Comment From: dpozinen
@jhoeller Well, it seems that thread-1 enters the first if branch, and thread-2 enters the second one, and unfortunately the synchronized block does not save us from this.
Take a look at the reproduction in the issue description, its just a couple of classes
Comment From: jhoeller
@dpozinen good point, I somehow missed the repro completely. There it is actually a race between the main thread and one background thread, not between multiple background threads. And our coordination of specific beans being in creation between the main thread and background threads apparently does not cover the getObject() call. Which means we'd have to extend this defensive synchronization around the FactoryBean instance to the main thread (within the full singleton lock) as well.

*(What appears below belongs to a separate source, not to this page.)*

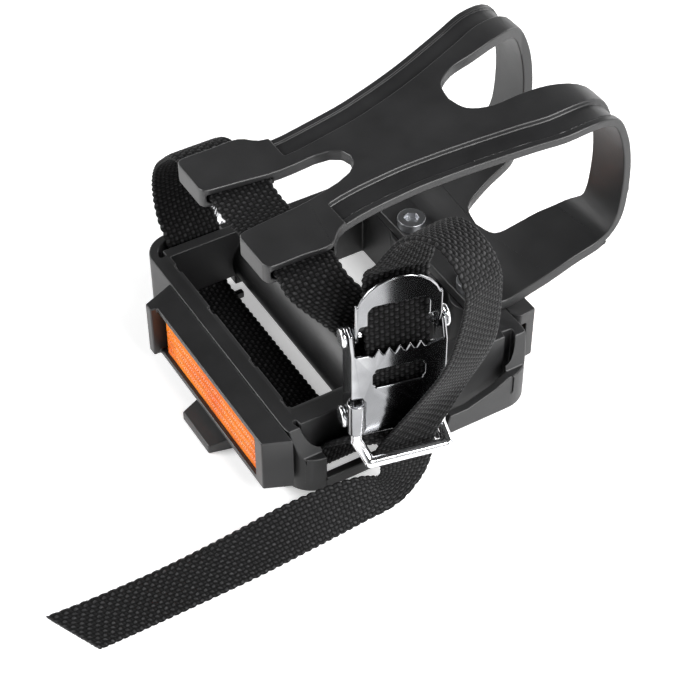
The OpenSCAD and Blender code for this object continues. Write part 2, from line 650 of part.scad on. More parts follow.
strap_under = [pair(guard_x + 0.5, slot_y, -6), pair(guard_x + 4.5, slot_y, -8.6),
    pair(bar_x + 12, slot_y, -9.1),
    pair(40, slot_y, -9.2), pair(60, slot_y, -9.4), pair(78, slot_y, -9.2), pair(deck_x0 + 1, slot_y, -8.4),
    pair(deck_x1 - 0.6, slot_y, -7.2), pair(channel_x - 0.1, slot_y, -3)];
strap_rise = [beside([-10.3, -28.9, 2.6], [-8.2, -12.8, 3]), beside([-7.1, -28, 6.4], [-4.5, -10.6, 6.4]),
    beside([-3.9, -24.4, 8.6], [-0.3, -6.8, 8.6]), turned(2.2, 9.8), turned(3.1, 14), turned(3.1, 22),
    turned(3.1, 34), turned(3.1, 44), turned(2.35, 50.5), turned(1.3, 58), turned(1, 69)];
strap_loop = [beside([4.1, -21.2, 76], [4.3, -3.6, 73]), beside([11.9, -18.8, 89], [6.5, -3.4, 84]),
    beside([22.5, -17.6, 96], [14.7, -2.4, 91]), beside([29.9, -16.6, 95], [22.1, -1.2, 90]),
    beside([34.1, -15.6, 90], [26.5, -0.2, 85.6]), beside([34.1, -14.8, 82.6], [27.1, 0.8, 79]),
    beside([29.5, -14.4, 65], [24.9, 2.4, 62.4]), beside([24.5, -14.6, 52], [21.1, 2.8, 50.6]),
    beside([15.1, -15, 34], [14.7, 2.2, 35.6]), beside([8.1, -17, 20], [12.9, -1.4, 25.6]),
    beside([5.3, -20.6, 11.4], [11.2, -4.8, 16.5]), beside([5.9, -19.6, 5.2], [9.3, -4.8, 5.4])];
strap_tail = [beside([5.5, -19.2, 2], [8.5, -6.9, -2.6]), beside([5.1, -19.8, 1], [7.7, -11.6, bot_z + 3]),
    beside([4.7, -20.8, 1.4], [7.5, -17, edge_z]), beside([3.9, -25, 2.6], [7.9, -24, edge_z]),
    beside([2.1, -33, 2], [8.5, -31.6, edge_z]), beside([-0.1, -46, bot_z + 11.9], [9.5, -43.6, floor_z]),
    beside([-3.5, -61, bot_z + 5.5], [10.3, -59, floor_z]),
    beside([-5.7, -80, bot_z + 1.1], [10.5, -79, floor_z]),
    beside([-6.1, -98.4, floor_z], [10.5, -94.6, floor_z]),
    beside([-6.9, -114, floor_z], [10.3, -105.8, floor_z])];
strap_rows = concat(strap_sewn, strap_top, strap_fall, strap_under, strap_rise, strap_loop, strap_tail);
strap_a = curve([for (r = strap_rows) r[0]], 2);
strap_b = curve([for (r = strap_rows) r[1]], 2);
strap_mid = [for (i = [0:len(strap_a) - 1]) (strap_a[i] + strap_b[i]) / 2];
function strap_normal(i) = unit(cross(at(strap_mid, i + 1) - at(strap_mid, i - 1), strap_b[i] - strap_a[i]));

module toe_strap() color(nylon) {
    n = len(strap_a);
    h = strap_t / 2;
    points = [for (i = [0:n - 1]) let (u = strap_normal(i) * h)
        each [strap_a[i] + u, strap_b[i] + u, strap_b[i] - u, strap_a[i] - u]];
    sides = [for (i = [0:n - 2], k = [0:3]) let (a = 4 * i + k, b = 4 * i + (k + 1) % 4)
        each [[a, b, b + 4], [a, b + 4, a + 4]]];
    ends = [[3, 2, 1], [3, 1, 0], [4 * n - 4, 4 * n - 3, 4 * n - 2], [4 * n - 4, 4 * n - 2, 4 * n - 1]];
    polyhedron(points = points, faces = concat(sides, ends));
}

module at_buckle() translate([pin_x, buckle_y, 0]) rotate([0, 0, -buckle_turn])
    translate([-pin_x, 0, 0]) children();

// The cheeks carry both pins, and the face between them has the teeth and a slot
module cheek_outline() difference() {
    union() {
        polygon([[pin_x - 2.6, low_z - 3.4], [plate_x + buckle_t, low_z - 3.4],
            [plate_x + buckle_t, high_z - 3.4], [pin_x + 3.2, high_z + 2.6], [pin_x - 2.6, high_z + 2.6]]);
        translate([pin_x, high_z]) circle(pin_head_d / 2);
    }
    for (z = [low_z, high_z]) translate([pin_x, z]) circle(pin_d / 2 + seat_gap);
}

module buckle_frame() color(chrome) at_buckle() difference() {
    union() {
        for (s = [-1, 1]) translate([0, s > 0 ? cheek_w / 2 : -cheek_w / 2 + buckle_t, 0])
            rotate([90, 0, 0]) linear_extrude(buckle_t) cheek_outline();
        translate([plate_x, 0, 0]) rotate([90, 0, 90]) linear_extrude(buckle_t) polygon(concat(
            [[-plate_half, low_z - 3.4], [plate_half, low_z - 3.4], [plate_half, high_z - 3.4],
                [slot_half + 1.4, high_z - 3.4]],
            [for (i = [0:tooth_count - 1], k = [0:1])
                [slot_half * (1 - (2 * i + k) / tooth_count), high_z - 4.4 + k * tooth_h]],
            [[-slot_half, high_z - 4.4], [-slot_half - 1.4, high_z - 3.4], [-plate_half, high_z - 3.4]]));
        // Rolled ears that grip the bail
        for (s = [-1, 1]) translate([bail_x, s * bail_half, ear_z]) cylinder(d = bail_d + 1.6, h = ear_h);
    }
    // Slot with rounded ends under the teeth
    translate([plate_x - 1, 0, high_z - 12.4]) rotate([90, 0, 90]) linear_extrude(3) union() {
        square([2 * slot_half, 4], center = true);
        square([2 * slot_half - 1.2, 6.4], center = true);
    }
    for (s = [-1, 1]) translate([bail_x, s * bail_half, ear_z - 6])
        cylinder(d = bail_d + 4 * seat_gap, h = ear_h + 7);
}

// The finger arch that is lifted to free the strap
module buckle_lever() color(chrome) at_buckle() {
    for (s = [-1, 1]) translate([0, s > 0 ? lever_half + buckle_t : -lever_half, 0])
        rotate([90, 0, 0]) linear_extrude(buckle_t) difference() {
            union() {
                translate([pin_x, high_z]) circle(pin_head_d / 2 - 0.2);
                polygon([[pin_x - 2.4, high_z + 0.6], [pin_x + 2.7, high_z],
                    [lever_x + buckle_t, high_z + 5], [lever_x + buckle_t, high_z + arch_h - 8],
                    [lever_x, high_z + arch_h - 8], [lever_x - 0.4, high_z + 5]]);
            }
            translate([pin_x, high_z]) circle(pin_d / 2 + seat_gap);
        }
    translate([lever_x, 0, 0]) rotate([90, 0, 90]) linear_extrude(buckle_t) difference() {
        polygon(concat([[-lever_half - buckle_t, high_z + 5.6]],
            [for (a = [180:-15:0]) [(lever_half + buckle_t) * cos(a), high_z + 9 + (arch_h - 9) * sin(a)]],
            [[lever_half + buckle_t, high_z + 5.6]]));
        polygon([[-lever_half + 2.4, high_z], [-lever_half + 2.4, high_z + 10.4],
            [-lever_half + 3.6, high_z + 11.8],
            [lever_half - 3.6, high_z + 11.8], [lever_half - 2.4, high_z + 10.4],
            [lever_half - 2.4, high_z]]);
    }
}

// A pin with a round head at each end
module headed_pin(z, reach) at_buckle() {
    bar_y(pin_x, z, -reach - 0.6, reach + 0.6, pin_d / 2);
    for (s = [-1, 1])
        bar_y(pin_x, z, s > 0 ? reach : -reach - 1.5, s > 0 ? reach + 1.5 : -reach, pin_head_d / 2);
}

module lever_pin() color(chrome) headed_pin(high_z, cheek_w / 2 + fit_gap);
module strap_pin() color(chrome) headed_pin(low_z, cheek_w / 2 + fit_gap);

// A round wire between two points
module wire(a, b) translate(a) rotate([0, acos((b - a)[2] / norm(b - a)), atan2((b - a)[1], (b - a)[0])])
    cylinder(d = bail_d, h = norm(b - a));

module buckle_bail() color(chrome) at_buckle() {
    ends = [[bail_x + bail_reach, -bail_half + 2.3, bail_z],
        [bail_x + bail_reach + 0.9, bail_half + 0.3, bail_z + 1.5]];
    for (s = [0, 1]) {
        top = [bail_x, (2 * s - 1) * bail_half, ear_z - 3.4];
        translate(top) cylinder(d = bail_d, h = ear_h + 3);
        translate(top) sphere(d = bail_d * 1.05);
        wire(top, ends[s]);
        translate(ends[s]) sphere(d = bail_d * 1.05);
    }
    wire(ends[0], ends[1]);
}

pedal_body();
rear_reflector_housing();
rear_reflector_lens();
front_reflector_housing();
front_reflector_lens();
toe_clip();
clip_bolts();
clip_washers();
clip_nuts();
spindle();
spindle_seal();
inner_cup();
inner_balls();
outer_cup();
outer_balls();
outer_cone();
keyed_washer();
lock_nut();
dust_cap();
toe_strap();
buckle_frame();
buckle_lever();
lever_pin();
strap_pin();
buckle_bail();
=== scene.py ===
"""Looks of a bicycle pedal with a toe clip, a webbing strap and a cam buckle."""

import json
import math

import bmesh
import bpy
import numpy as np
from bpy.props import FloatProperty, FloatVectorProperty, IntProperty, PointerProperty
from mathutils import Matrix, Vector


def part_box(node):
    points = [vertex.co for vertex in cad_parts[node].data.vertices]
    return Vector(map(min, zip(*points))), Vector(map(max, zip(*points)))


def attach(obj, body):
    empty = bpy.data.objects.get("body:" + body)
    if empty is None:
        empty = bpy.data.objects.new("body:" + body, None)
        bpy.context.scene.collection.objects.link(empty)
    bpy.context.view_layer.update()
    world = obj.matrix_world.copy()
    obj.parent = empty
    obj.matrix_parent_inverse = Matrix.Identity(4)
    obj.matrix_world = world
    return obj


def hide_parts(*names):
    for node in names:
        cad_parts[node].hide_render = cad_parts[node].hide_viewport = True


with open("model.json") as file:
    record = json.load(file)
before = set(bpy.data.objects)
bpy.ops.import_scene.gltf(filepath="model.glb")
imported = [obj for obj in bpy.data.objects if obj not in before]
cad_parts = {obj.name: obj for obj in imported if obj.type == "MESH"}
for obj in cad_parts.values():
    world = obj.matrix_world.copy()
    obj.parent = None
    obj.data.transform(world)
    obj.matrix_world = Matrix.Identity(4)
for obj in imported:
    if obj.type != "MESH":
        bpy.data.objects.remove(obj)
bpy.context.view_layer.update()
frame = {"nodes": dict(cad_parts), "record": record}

bl_info = {
    "name": "Pedal with toe clip",
    "version": (1, 0, 0),
    "blender": (4, 5, 0),
    "location": "3D View > Sidebar > Pedal",
    "description": "Dresses a pedal's solids with moulded resin, chrome, amber and webbing",
    "category": "Object",
}

MM = 0.001
DOUBLE_POINTS = 0.002 * MM
BODY_LOW = Vector(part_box("pedal_body")[0])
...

Comment From: github-actions[bot]
Fixed via ecd3dd88836f63a437d4065043062a69d0376299
Comment From: jhoeller
@dpozinen a fresh 6.2.12 snapshot with another iteration of this fix is available for testing. This is now literally equivalent to marking the getObject() implementation of a FactoryBean as synchronized. Also, all of this is closely related to our container-internal caching of FactoryBean-produced objects, bypassing further getObject invocations and therefore bypassing further synchronization.
In 7.0 where SmartFactoryBean can produce different types of objects, we are not internally caching getObject-returned instances in the container in case of a SmartFactoryBean anymore. As a consequence, we are not synchronizing around those invocations either; SmartFactoryBean implementations need to be thread-safe in any case.
As a side note for 7.0: Even a simple FactoryBean variant (which just exposes a single type of object) can implement SmartFactoryBean just to signal a thread-safe implementation now. This is straightforward enough since all of the additional methods in SmartFactoryBean come with a default implementation anyway.